Before performance, however, comes preparation. Legendary American player Ellsworth Vines had his own ideas about that – if you can believe a 1930s contemporary, George Lott. He claimed that once, before playing British champion Fred Perry, Vines tucked into a lunch of cream of tomato soup, cucumbers, pork chops, vanilla ice-cream with chocolate sauce and grapefruit juice. He lost. Lott’s verdict: “Perry could have eaten Elly’s lunch that day and still won.” Five years earlier in Cannes, Helen Wills also questioned the value of preparation.

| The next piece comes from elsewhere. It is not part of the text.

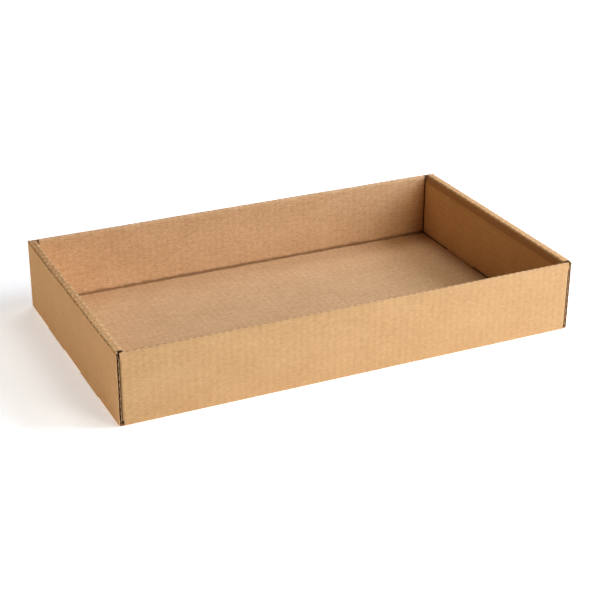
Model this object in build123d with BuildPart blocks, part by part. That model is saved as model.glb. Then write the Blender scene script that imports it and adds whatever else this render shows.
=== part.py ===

After losing her much-hyped match in straight sets, young Wills conceded: “I had no definite plan of strategy or attack because it was so difficult to find any way of attacking Mademoiselle Lenglen’s game.”

She should have paid more attention to one of the quaintest aspects of tennis: the pre-match hit-up. (Is there another sport in which rivals help each other prepare?) “Big Bill” Tilden was a great believer in the importance of the hit-up, stressing: “You are looking for the type of game he will probably elect to play against you, any weakness in stroke production.”

As Lew Hoad said to Paul McNamee: simple.